Great portrayal of a sense of the atmosphere

dayf said...

Awesome post. I tried taking pictures with my crummy camera last time I went to a game and most ended up blurry.

AlbuqwirkE said...

So, did you have ice cream or Dippin' Dots?

night owl said...

A) "Dinged Corners" was on the scoreboard???? Wha? Who? Huh?

B) I need to get some of those Isotopes cards.

C) My daughter has called runs "points" before. When I correct her, she says, "Well, I like calling them 'points.'" She says the same thing when I tell her "Wichita" is not pronounced "Wi-CHEET-tah" but "WITCH-i-taw"

She stands firm.

Dinged Corners said...

Scott, thank you, much appreciated. dayf, I have a fairly lame Kodak camera, but the weather/atmosphere of NM helps. K, they went for a swirly waffle cone rather than the Dippin' Dots this time. N.O., Kris/Albuqwirke has mysterious powers in regard to the scoreboard.

MattR said...

Shawn Estes is pitching for Albuquerque? How is he doing?

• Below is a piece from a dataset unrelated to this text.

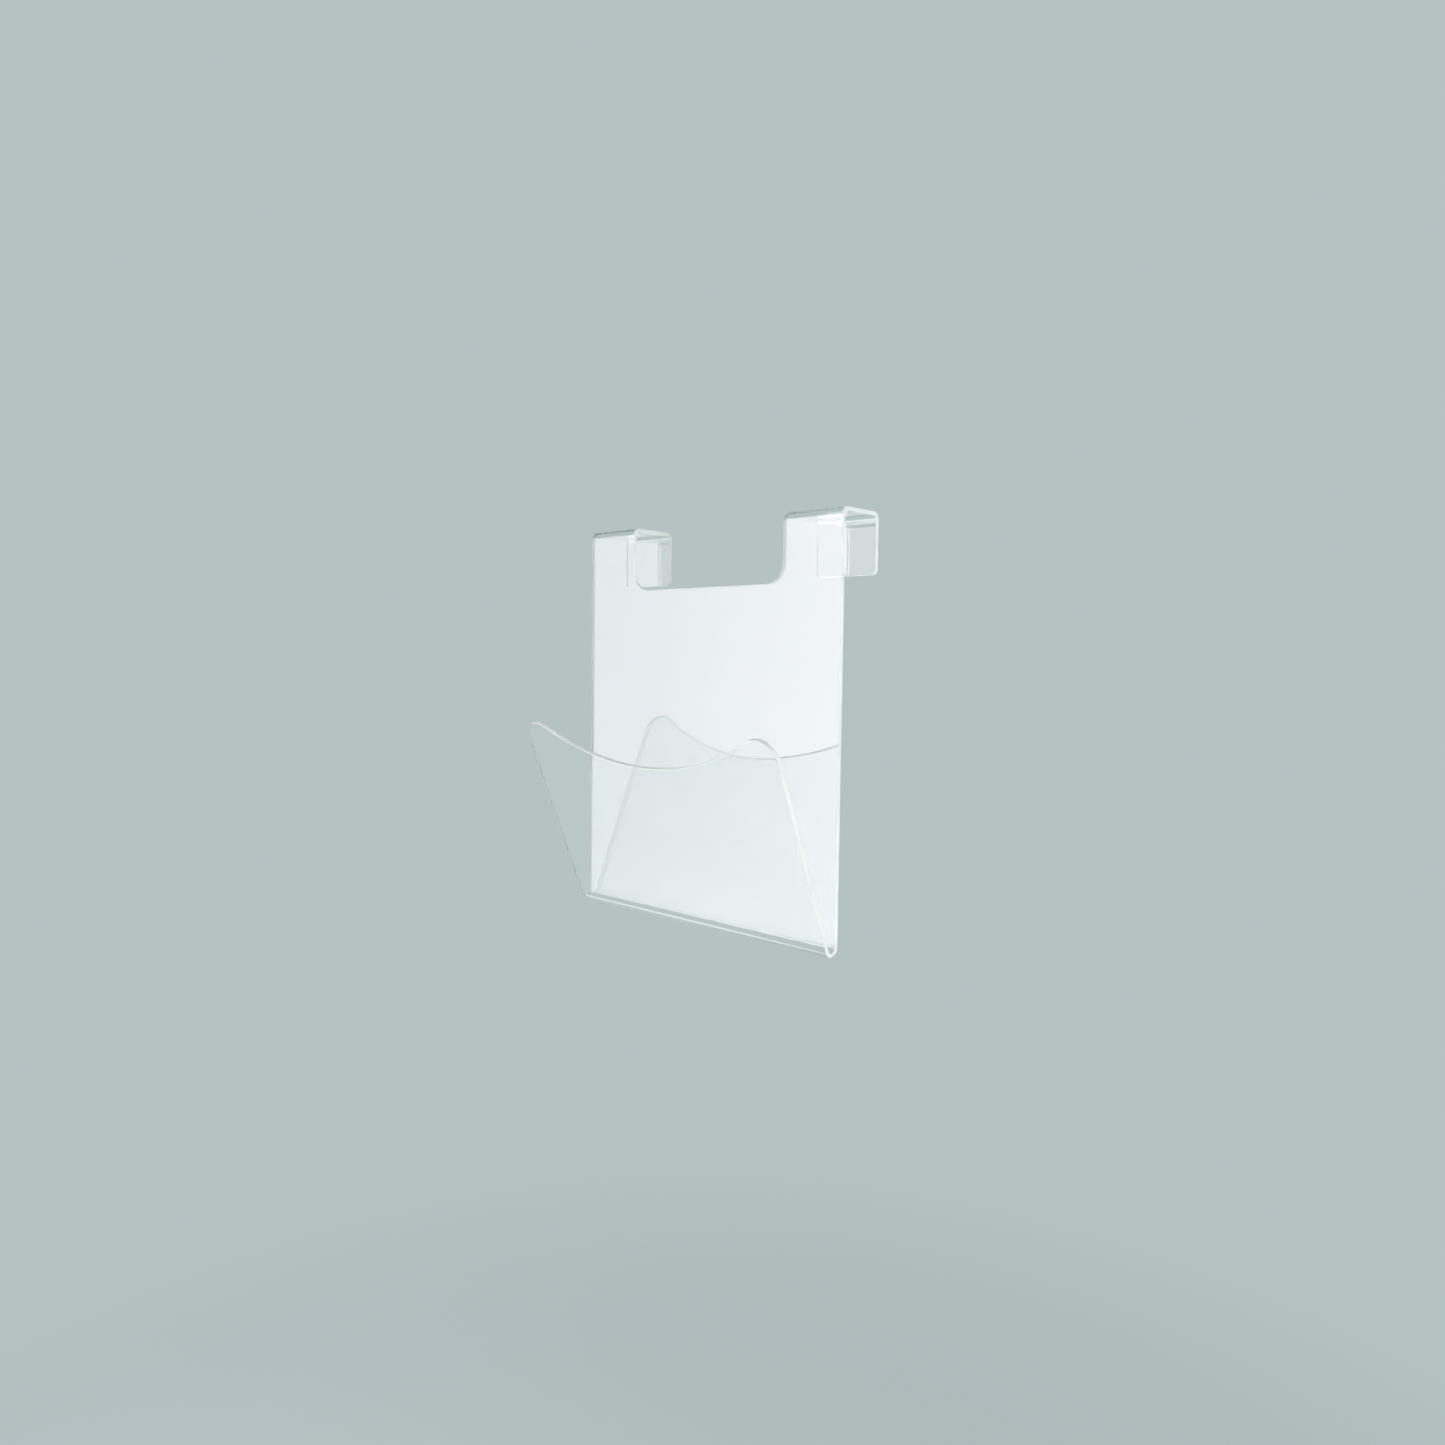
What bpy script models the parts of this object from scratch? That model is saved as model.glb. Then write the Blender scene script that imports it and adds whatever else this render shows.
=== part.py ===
"""Hanging document pocket: an open-sided pocket of clear acrylic sheet with two hooks at its top.

The real object is one clear acrylic sheet, cut flat and then folded along straight heated lines. Here each
flat and each bend of that sheet is a solid of its own, with a hair gap to its neighbours. A bend keeps a
short lip of flat sheet on either side of its arc.

Frame, in metres: X runs across the sheet, +Y goes from the pocket to the rear legs and +Z is up. The origin
is on the rear face of the back panel, level with the undersides of the two hooks and midway between them.
"""
import math
from collections import namedtuple

import bmesh
import bpy

# Sheet
SHEET_THICKNESS = 0.003
SEAM_GAP = 0.0003

# Back panel and the fold under it
PANEL_WIDTH = 0.250
PANEL_DROP = 0.298              # undersides of the hooks to the underside of the bottom fold
CUTOUT_DROP = 0.046             # undersides of the hooks to the bottom of the finger cut-out
CUTOUT_CORNER_RADIUS = 0.015
FOLD_INNER_RADIUS = 0.0035
FOLD_LIP = 0.006

# Hooks
HOOK_WIDTH = 0.050
HOOK_SLOT = 0.036               # rear face of the back panel to the rear legs
REAR_LEG_DROP = 0.040           # undersides of the hooks to the legs' tips
LEG_CORNER_RADIUS = 0.004
HOOK_INNER_RADIUS = 0.0025
HOOK_BEND_LIP = 0.002

# Front panel, measured along its slope from the end of the fold's arc
FRONT_LEAN = math.radians(22.5)
FRONT_LOW_LENGTH = 0.127        # to the lowest point of the scooped top edge
SCOOP_RADIUS = 0.205
FRONT_CORNER_RADIUS = 0.015

# Largest distance between a true arc and the straight steps that stand for it
ARC_TOLERANCE = 0.00001
# Edges that turn by less than this are shaded as one round surface
SMOOTH_ANGLE = math.radians(30)

# Acrylic: faint green-grey, clear and polished
ACRYLIC_COLOUR = (0.90, 0.95, 0.94, 1.0)
ACRYLIC_ROUGHNESS = 0.03
ACRYLIC_METALLIC = 0.0
ACRYLIC_IOR = 1.49
ACRYLIC_ALPHA = 0.45

HALF_WIDTH = PANEL_WIDTH / 2
CUTOUT_HALF_WIDTH = HALF_WIDTH - HOOK_WIDTH
FOLD_OUTER_RADIUS = FOLD_INNER_RADIUS + SHEET_THICKNESS
HOOK_FLAT_START = HOOK_INNER_RADIUS + HOOK_BEND_LIP + SEAM_GAP
HOOK_SIDES = {"left": -1, "right": 1}

# A bend of the sheet, about an axis along X: Y and Z of the axis, and the angles where its arc runs
Bend = namedtuple("Bend", "centre start end inner_radius lip")


def remove_scene_objects():
    for item in list(bpy.data.objects):
        bpy.data.objects.remove(item, do_unlink=True)


def acrylic(name):
    """A clear acrylic material of the sub-part's own."""
    material = bpy.data.materials.new(name)
    material.use_nodes = True
    shader = material.node_tree.nodes["Principled BSDF"]
    shader.inputs["Base Color"].default_value = ACRYLIC_COLOUR
    shader.inputs["Roughness"].default_value = ACRYLIC_ROUGHNESS
    shader.inputs["Metallic"].default_value = ACRYLIC_METALLIC
    shader.inputs["IOR"].default_value = ACRYLIC_IOR
    shader.inputs["Alpha"].default_value = ACRYLIC_ALPHA
    return material


def arc(centre, radius, start, end):
    """Points along a circle from one angle to another, both ends included."""
    step = 2 * math.acos(1 - ARC_TOLERANCE / radius)
    count = max(1, math.ceil(abs(end - start) / step))
    points = []
    for index in range(count + 1):
        angle = start + (end - start) * index / count
        points.append((centre[0] + radius * math.cos(angle), centre[1] + radius * math.sin(angle)))
    return points


def bend_section(bend):
    """The section of a bend about (0, 0): a ring sector between its angles, with a lip past each end."""
    start, end, lip = bend.start, bend.end, bend.lip
    turn = math.copysign(1, end - start)
    back = (turn * lip * math.sin(start), -turn * lip * math.cos(start))
    onward = (-turn * lip * math.sin(end), turn * lip * math.cos(end))
    section = []
    for radius, first, last, before, after in (
        (bend.inner_radius + SHEET_THICKNESS, start, end, back, onward),
        (bend.inner_radius, end, start, onward, back),
    ):
        points = arc((0, 0), radius, first, last)
        section.append((points[0][0] + before[0], points[0][1] + before[1]))
        section += points
        section.append((points[-1][0] + after[0], points[-1][1] + after[1]))
    return section


def extruded_mesh(name, outline, depth):
    """A closed mesh: the outline in the local XY plane, extruded along local Z."""
    shape = bmesh.new()
    corners = [shape.verts.new((x, y, 0)) for x, y in outline]
    base = shape.faces.new(corners)
    grown = bmesh.ops.extrude_face_region(shape, geom=[base])
    moved = [item for item in grown["geom"] if isinstance(item, bmesh.types.BMVert)]
    bmesh.ops.translate(shape, verts=moved, vec=(0, 0, depth))
    bmesh.ops.recalc_face_normals(shape, faces=shape.faces)
    mesh = bpy.data.meshes.new(name)
    shape.to_mesh(mesh)
    shape.free()
    return mesh


def place(name, mesh, location, rotation, parent):
    """Put a mesh into the scene under the pocket's empty, with its own material."""
    item = bpy.data.objects.new(name, mesh)
    bpy.context.scene.collection.objects.link(item)
    item.location = location
    item.rotation_euler = rotation
    item.parent = parent
    mesh.materials.append(acrylic(name + "_acrylic"))
    return item


def add_flat(name, outline, location, tilt, parent):
    """A flat stretch of the sheet: local X across, local Y along it, the tilt turning it about X."""
    mesh = extruded_mesh(name, outline, SHEET_THICKNESS)
    return place(name, mesh, location, (tilt, 0, 0), parent)


def add_bend(name, x_range, bend, parent):
    """A bend of the sheet: its section in the world's YZ plane, extruded along X and shaded smooth."""
    x_low, x_high = x_range
    mesh = extruded_mesh(name, bend_section(bend), x_high - x_low)
    mesh.shade_smooth()
    mesh.set_sharp_from_angle(angle=SMOOTH_ANGLE)
    upright = (math.pi / 2, 0, math.pi / 2)
    return place(name, mesh, (x_low, bend.centre[0], bend.centre[1]), upright, parent)


def back_panel_outline():
    """The back panel with its risers: X across, Y up from the level of the hooks' undersides."""
    top = -HOOK_FLAT_START
    bottom = -PANEL_DROP + FOLD_OUTER_RADIUS + FOLD_LIP + SEAM_GAP
    corner_x = CUTOUT_HALF_WIDTH - CUTOUT_CORNER_RADIUS
    corner_z = -CUTOUT_DROP + CUTOUT_CORNER_RADIUS
    right_corner = arc((corner_x, corner_z), CUTOUT_CORNER_RADIUS, 0, -math.pi / 2)
    left_corner = arc((-corner_x, corner_z), CUTOUT_CORNER_RADIUS, -math.pi / 2, -math.pi)
    outline = [(-HALF_WIDTH, bottom), (HALF_WIDTH, bottom), (HALF_WIDTH, top), (CUTOUT_HALF_WIDTH, top)]
    outline += right_corner + left_corner
    outline += [(-CUTOUT_HALF_WIDTH, top), (-HALF_WIDTH, top)]
    return outline


def front_panel_outline():
    """The front panel: X across, Y up its slope. Each top corner blends its side into the scoop."""
    scoop_y = FRONT_LOW_LENGTH + SCOOP_RADIUS
    corner_x = HALF_WIDTH - FRONT_CORNER_RADIUS
    centres_apart = SCOOP_RADIUS + FRONT_CORNER_RADIUS
    corner_y = scoop_y - math.sqrt(centres_apart ** 2 - corner_x ** 2)
    turn = math.pi - math.acos(corner_x / centres_apart)
    right_corner = arc((corner_x, corner_y), FRONT_CORNER_RADIUS, 0, turn)
    scoop = arc((0, scoop_y), SCOOP_RADIUS, turn - math.pi, -turn)
    left_corner = arc((-corner_x, corner_y), FRONT_CORNER_RADIUS, math.pi - turn, math.pi)
    bottom = FOLD_LIP + SEAM_GAP
    outline = [(-HALF_WIDTH, bottom), (HALF_WIDTH, bottom)]
    outline += right_corner[:-1] + scoop + left_corner[1:]
    return outline


def rear_leg_outline(x_low, x_high):
    """A rear leg: X across, Y down from the level of the hooks' undersides to the rounded tip."""
    corner_y = REAR_LEG_DROP - LEG_CORNER_RADIUS
    outline = [(x_low, HOOK_FLAT_START), (x_high, HOOK_FLAT_START)]
    outline += arc((x_high - LEG_CORNER_RADIUS, corner_y), LEG_CORNER_RADIUS, 0, math.pi / 2)
    outline += arc((x_low + LEG_CORNER_RADIUS, corner_y), LEG_CORNER_RADIUS, math.pi / 2, math.pi)
    return outline


def add_back_panel(parent):
    add_flat("back_panel", back_panel_outline(), (0, 0, 0), math.pi / 2, parent)


def add_bottom_fold(parent):
    """The fold under the pocket, from straight down the back panel to up the leaning front panel."""
    bend = Bend(fold_centre(), 0, FRONT_LEAN - math.pi, FOLD_INNER_RADIUS, FOLD_LIP)
    add_bend("bottom_fold", (-HALF_WIDTH, HALF_WIDTH), bend, parent)


def fold_centre():
    """Y and Z of the bottom fold's axis."""
    return (-FOLD_OUTER_RADIUS, -PANEL_DROP + FOLD_OUTER_RADIUS)


def add_front_panel(parent):
    """The front panel's place is where the fold's arc ends on its inner radius."""
    centre = fold_centre()
    start_y = centre[0] - FOLD_INNER_RADIUS * math.cos(FRONT_LEAN)
    start_z = centre[1] - FOLD_INNER_RADIUS * math.sin(FRONT_LEAN)
    tilt = math.pi / 2 + FRONT_LEAN
    add_flat("front_panel", front_panel_outline(), (0, start_y, start_z), tilt, parent)


def add_hook(side, sign, parent):
    """One hook: front bend, flat top, rear bend and rear leg."""
    name = side + "_hook_"
    x_low, x_high = sorted((sign * CUTOUT_HALF_WIDTH, sign * HALF_WIDTH))
    start, end = HOOK_FLAT_START, HOOK_SLOT - HOOK_FLAT_START
    top = [(x_low, start), (x_high, start), (x_high, end), (x_low, end)]
    radius, quarter = HOOK_INNER_RADIUS, math.pi / 2
    front = Bend((radius, -radius), math.pi, quarter, radius, HOOK_BEND_LIP)
    rear = Bend((HOOK_SLOT - radius, -radius), quarter, 0, radius, HOOK_BEND_LIP)
    add_bend(name + "front_bend", (x_low, x_high), front, parent)
    add_flat(name + "top", top, (0, 0, 0), 0, parent)
    add_bend(name + "rear_bend", (x_low, x_high), rear, parent)
    leg = rear_leg_outline(x_low, x_high)
    add_flat(name + "rear_leg", leg, (0, HOOK_SLOT, 0), -math.pi / 2, parent)


def build_pocket():
    remove_scene_objects()
    pocket = bpy.data.objects.new("hanging_document_pocket", None)
    bpy.context.scene.collection.objects.link(pocket)
    add_front_panel(pocket)
    add_bottom_fold(pocket)
    add_back_panel(pocket)
    for side, sign in HOOK_SIDES.items():
        add_hook(side, sign, pocket)


build_pocket()
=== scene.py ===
"""Hanging document pocket: one clear acrylic sheet, folded, hanging in a plain pale studio.

The sheet is modelled as its maker cuts it. Each piece is an outline on the flat blank, with its cut edges
rounded off, and the blank is then folded along one path that runs from the tips of the rear legs, over the
hooks, down the back and up the leaning front. The pieces meet exactly at their seams, so light crosses them
as it does in one sheet.
"""
import cmath
import math
from collections import namedtuple

import bpy
from mathutils import Matrix, Vector


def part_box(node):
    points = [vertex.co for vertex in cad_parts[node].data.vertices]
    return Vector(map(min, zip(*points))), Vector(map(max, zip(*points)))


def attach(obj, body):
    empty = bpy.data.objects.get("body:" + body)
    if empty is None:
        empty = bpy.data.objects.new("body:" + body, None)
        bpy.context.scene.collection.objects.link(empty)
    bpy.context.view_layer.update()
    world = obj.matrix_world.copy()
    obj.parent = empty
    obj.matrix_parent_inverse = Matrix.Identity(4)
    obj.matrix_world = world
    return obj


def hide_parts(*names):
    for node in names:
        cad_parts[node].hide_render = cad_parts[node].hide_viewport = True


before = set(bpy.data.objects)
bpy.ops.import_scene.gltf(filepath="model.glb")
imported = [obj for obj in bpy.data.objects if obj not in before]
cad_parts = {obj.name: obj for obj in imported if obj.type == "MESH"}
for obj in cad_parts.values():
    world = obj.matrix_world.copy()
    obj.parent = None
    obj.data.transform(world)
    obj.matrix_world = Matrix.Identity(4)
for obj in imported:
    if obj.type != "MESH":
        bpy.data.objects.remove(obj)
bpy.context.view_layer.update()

# Sheet, read from the frame
PANEL_LOW, PANEL_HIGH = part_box("back_panel")
THICKNESS = PANEL_HIGH.y - PANEL_LOW.y
HALF_WIDTH = PANEL_HIGH.x
HOOK_INNER_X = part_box("right_hook_top")[0].x
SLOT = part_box("right_hook_rear_leg")[0].y
LEG_DROP = -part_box("right_hook_rear_leg")[0].z
PANEL_DROP = -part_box("bottom_fold")[0].z

# Sheet, as the frame is built
HOOK_INNER_RADIUS = 0.0025
HOOK_BEND_LIP = 0.002
FOLD_INNER_RADIUS = 0.0035
FOLD_LIP = 0.006
SEAM_GAP = 0.0003
CUTOUT_DROP = 0.046
CUTOUT_CORNER_RADIUS = 0.015
LEG_CORNER_RADIUS = 0.004
FRONT_LEAN = math.radians(22.5)
FRONT_LOW_LENGTH = 0.127
SCOOP_RADIUS = 0.205
FRONT_CORNER_RADIUS = 0.015

# Rounded arris along the cut edges, and how finely curves are stepped
ARRIS = 0.0004
ARRIS_STEPS = 3
CURVE_STEP = math.radians(3)
SCOOP_STEP = math.radians(0.6)
BEND_STEP = math.radians(3)

QUARTER = math.pi / 2
# Two edges run on in line where the cross product of their directions is smaller than this
IN_LINE = 1e-6

# The pieces' material slots
FACE_SLOT, CUT_SLOT, SEAM_SLOT = range(3)

# Camera, solved from the pocket's own edges in the photograph
PHOTO_SIZE = 1445
FOCAL_PIXELS = 1039.9
SENSOR_WIDTH = 36.0
CAMERA_PLACE = Vector((0.5293, -0.5667, -0.0993))
CAMERA_AZIMUTH = math.radians(42.06)
CAMERA_ELEVATION = math.radians(3.46)
CAMERA_ROLL = math.radians(0.7)

# Backdrop, floor and even light
BACKDROP_COLOUR = (0.46, 0.54, 0.545, 1.0)
WHITE = (1.0, 1.0, 1.0, 1.0)
AMBIENT_STRENGTH = 0.45
FLOOR_HEIGHT = -1.2
FLOOR_RADIUS = 3.0
FLOOR_SIDES = 64
# The floor turns into the backdrop between these distances from its middle
FLOOR_FADE = (0.4, 1.6)
FLOOR_COLOUR = (0.60, 0.70, 0.705, 1.0)
# Light runs a long way inside the sheet before it leaves at an edge
LIGHT_BOUNCES = 64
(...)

I went to a AAA game in Salt Lake City while travelling a few weeks ago. I had forgotten how much fun minor league games are. Now that the Diamondbacks are in Phoenix, the closest minor league city for me is Albuquerque--a 5 hour drive. :(

AlbuqwirkE said...

MattR, Shawn Estes "retired" last week. I imagine he did so in order to entertain offers from other clubs. I don't believe the Dodgers planned to use him, or trade him.

capewood said...

Nice post. Makes me almost feel like I was at the game.

I Orbit some sort of dog? When the Astros played in the Astrodome their mascot was named Orbit. he was a green skinned thing with antennae sticking out of his head. I guess he was supposed to be an alien keeping with the whole Space City thing.

Anonymous said...

Dude, the green and red chile always win because the suits are easier to run in. The Salsa and Taco outfits don't let your legs move. Well, I got to be the Taco and put that "never are seriously in contention" feeling to rest. I won for all the fans that cheer for the Taco!